The new Bolivian government has accused Venezuela and Cuba of destabilizing the country and financing subversive groups, an allegation regularly used by the region’s right-leaning governments when faced with internal discontent. On Friday, Bolivian police detained nine Venezuelan citizens, whom they claimed were undercover security agents.

On Thursday, Ms. Añez issued a presidential decree exempting the military from criminal prosecution when maintaining public order. The following day, police cracked down with lethal force on the protesters in Cochabamba.
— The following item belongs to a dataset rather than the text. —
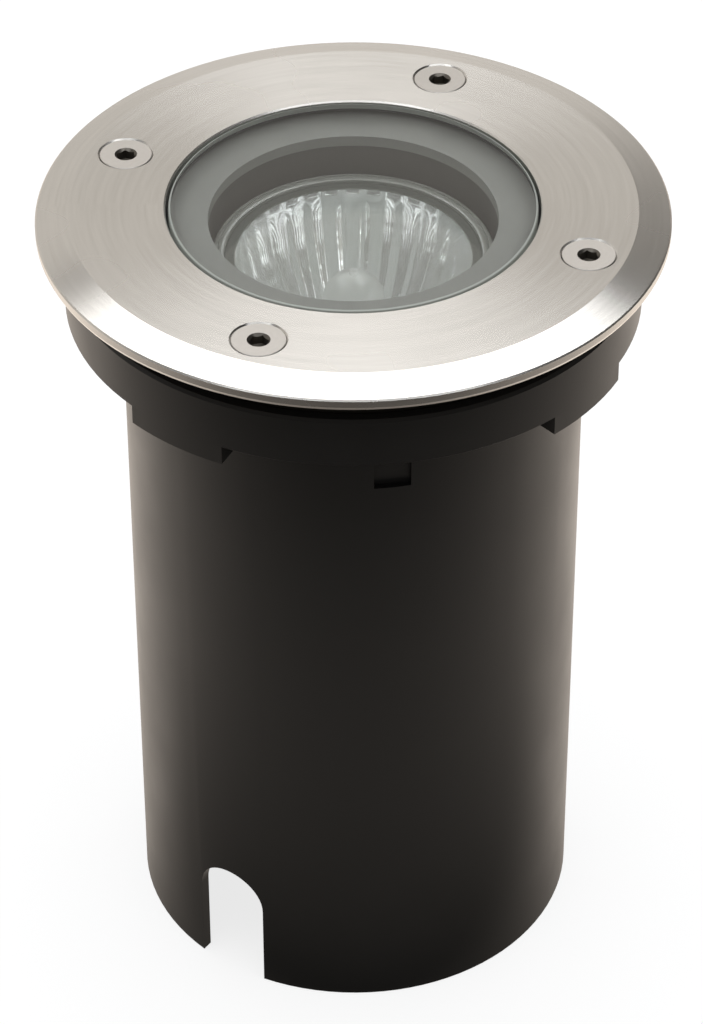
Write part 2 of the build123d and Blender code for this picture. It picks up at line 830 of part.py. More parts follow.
def cable_gland_locknut():
    """Nut on the gland thread inside the pot."""
    nut = hexagon(gland_hex_width, pot_floor, locknut_top, 0, gland_offset)
    return nut - rod(gland_thread_radius + thread_clearance, pot_floor, locknut_top, 0, gland_offset)


def cable_gland_seal():
    """Rubber sleeve in the cage of the gland."""
    outer = gland_cage_radius - gland_cage_wall - thread_clearance
    seal = rod(outer, gland_cage_bottom, gland_hex_bottom, 0, gland_offset)
    return seal - rod(gland_bore_radius, gland_cage_bottom, gland_hex_bottom, 0, gland_offset)


def cable_gland_nut():
    """Dome nut over the cage of the gland."""
    nose_top = gland_nut_bottom + gland_nut_nose_height
    body = hexagon(gland_hex_width, nose_top, gland_nut_top, 0, gland_offset)
    nose = turned([
        (0, gland_nut_bottom),
        (gland_nut_nose_radius, gland_nut_bottom),
        (gland_hex_width / 2, nose_top),
        (0, nose_top),
    ])
    body += Pos(0, gland_offset, 0) * nose
    body -= rod(gland_cage_radius + thread_clearance, gland_cage_bottom, gland_nut_top, 0, gland_offset)
    return body - rod(gland_bore_radius, gland_nut_bottom, gland_nut_top, 0, gland_offset)


def sub_parts():
    """Every node of the light with its solid or its list of solids."""
    nodes = {
        "mounting_sleeve": mounting_sleeve(),
        "lamp_housing": lamp_housing(),
        "glass_gasket": glass_gasket(),
        "bezel_seal": bezel_seal(),
        "front_glass": front_glass(),
        "bezel_ring": bezel_ring(),
        "lamp_reflector": lamp_reflector(),
        "lamp_cover_glass": lamp_cover_glass(),
        "lamp_capsule": lamp_capsule(),
        "lamp_filament": lamp_filament(),
        "lamp_base": lamp_base(),
        "lamp_pins": lamp_pins(),
        "lamp_holder": lamp_holder(),
        "holder_contacts": holder_contacts(),
        "holder_screws": holder_screws(),
        "holder_bracket": holder_bracket(),
        "bracket_screws": bracket_screws(),
        "terminal_block": terminal_block(),
        "terminal_sleeves": terminal_sleeves(),
        "terminal_screws": terminal_screws(),
        "terminal_fixing_screws": terminal_fixing_screws(),
        "live_lead": pole_lead(1),
        "neutral_lead": pole_lead(-1),
        "earth_lead": earth_lead(),
        "earth_terminal": earth_terminal(),
        "earth_screw": earth_screw(),
        "cable_gland_body": cable_gland_body(),
        "cable_gland_washer": cable_gland_washer(),
        "cable_gland_locknut": cable_gland_locknut(),
        "cable_gland_seal": cable_gland_seal(),
        "cable_gland_nut": cable_gland_nut(),
    }
    for number, direction in enumerate(screw_places(), start=1):
        nodes[f"bezel_screw_{number}"] = bezel_screw(direction)
    return nodes


os.makedirs("parts", exist_ok=True)
for name, shape in sub_parts().items():
    solids = shape if isinstance(shape, list) else [shape]
    export_step(Compound(children=solids) if len(solids) > 1 else solids[0], f"parts/{name}.step")
print("height of the bezel above the rim", round(bezel_top, 3))
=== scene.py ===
import math

import bmesh
import bpy
from mathutils import Matrix, Vector


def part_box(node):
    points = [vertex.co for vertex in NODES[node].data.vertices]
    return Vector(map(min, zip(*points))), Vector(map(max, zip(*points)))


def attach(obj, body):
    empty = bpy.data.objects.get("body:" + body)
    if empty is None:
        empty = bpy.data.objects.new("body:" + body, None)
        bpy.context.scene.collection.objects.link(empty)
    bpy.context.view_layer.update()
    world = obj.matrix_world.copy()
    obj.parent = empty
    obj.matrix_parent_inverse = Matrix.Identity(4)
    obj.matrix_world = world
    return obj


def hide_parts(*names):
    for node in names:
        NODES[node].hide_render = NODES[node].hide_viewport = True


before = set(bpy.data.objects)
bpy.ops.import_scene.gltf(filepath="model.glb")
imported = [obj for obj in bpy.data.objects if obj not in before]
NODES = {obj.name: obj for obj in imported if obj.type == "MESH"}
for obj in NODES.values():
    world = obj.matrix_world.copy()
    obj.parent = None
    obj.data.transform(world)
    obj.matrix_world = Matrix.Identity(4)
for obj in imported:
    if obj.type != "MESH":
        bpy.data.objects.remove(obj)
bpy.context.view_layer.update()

MM = 0.001
WELD = 0.000002
SHARP_ANGLE = 35.0

# The camera of the photograph, in metres and degrees
CAMERA_PLACE = Vector((-0.0005, -0.5818, 0.5439))
CAMERA_PITCH = -38.39
CAMERA_ROLL = -0.21
CAMERA_LENS = 142.56
SENSOR_WIDTH = 36.0
NEAR_CLIP = 0.01

# Studio light: a panel overhead, a pale wall behind the object and a darker room in front of it
PANEL_HEIGHT = 1.6
PANEL_SIZE = (1.9, 2.1)
PANEL_CENTRE_Y = 0.2
PANEL_RADIANCE = 2.2
PANEL_COLOUR = (0.98, 0.99, 1.0)
SKY_LIGHT = 0.35
WALL_COLOUR = (0.62, 0.585, 0.54, 1.0)
ROOM_COLOUR = (0.09, 0.088, 0.085, 1.0)
ROOM_EDGE = (-0.25, 0.2)
HORIZON = 0.05
FLAG_PLACE = (0.2, 0.42)
FLAG_SHADE = 0.15
STRIP_COLOUR = (0.06, 0.057, 0.055, 1.0)
STRIP_LOW = (0.9, 0.98)
STRIP_HIGH = (1.06, 1.16)
WINDOW_COLOUR = (3.0, 3.0, 3.08, 1.0)
WINDOW_SHIFT = 0.12
WINDOW_LOW = (0.0, 0.1)
WINDOW_HIGH = (3.0, 3.2)
WINDOW_NEAR = (0.3, 0.36)
WINDOW_FAR = (0.95, 1.05)
FLOOR_SIZE = 6.0
FLOOR_GAP = 0.0002
FLOOR_GLOW = 0.8
FLOOR_COLOUR = 0.25
# Floor glow seen only in reflections is painted light: warm, darker to the front and far off, with painted
# shade near the object's foot
FLOOR_MIRRORED = (1.0, 0.89, 0.785, 1.0)
FLOOR_FRONT = (-0.25, 0.09)
FLOOR_POWER = 1.4
FLOOR_MIRRORED_RANGE = (0.05, 1.45)
FLOOR_CONTACT_SHADE = (0.045, 0.13, 0.08, 1.0)
FLOOR_BESIDE = (-0.045, 0.005)
FLOOR_FAR = (0.16, 0.3, 1.0, 0.6)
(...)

The new interior minister, the right-wing Senator Arturo Murillo, began by promising to hunt down Mr. Morales’s top former minister, Juan Ramón Quintana, who has gone into hiding.

“We’re going to go hunting for Juan Ramón Quintana,” said Mr. Murillo, “because he is an animal that feeds on the blood of the people.”

Mr. Morales’s political party is demanding protection from persecution in return for its agreement to participate in new elections. The party, Movement for Socialism, remains the most popular in the country, making its participation crucial to the legitimacy of any new vote.

Some Bolivians fear that rather than expanding democratic rights, Ms. Añez could weaken them.

The new communication minister, Roxana Lizárraga, is a radical commentator who often railed against Mr. Morales’s government. On Thursday, she threatened to persecute journalists who are “involved in sedition,” adding that she already has a list of troublesome members of the media.

“These actions don’t correspond to the transitional government — they require support of the voters,” said Fernando Molina, an author and journalist based in La Paz. “What they are doing is capturing political trophies. They want a clean break from Evo.”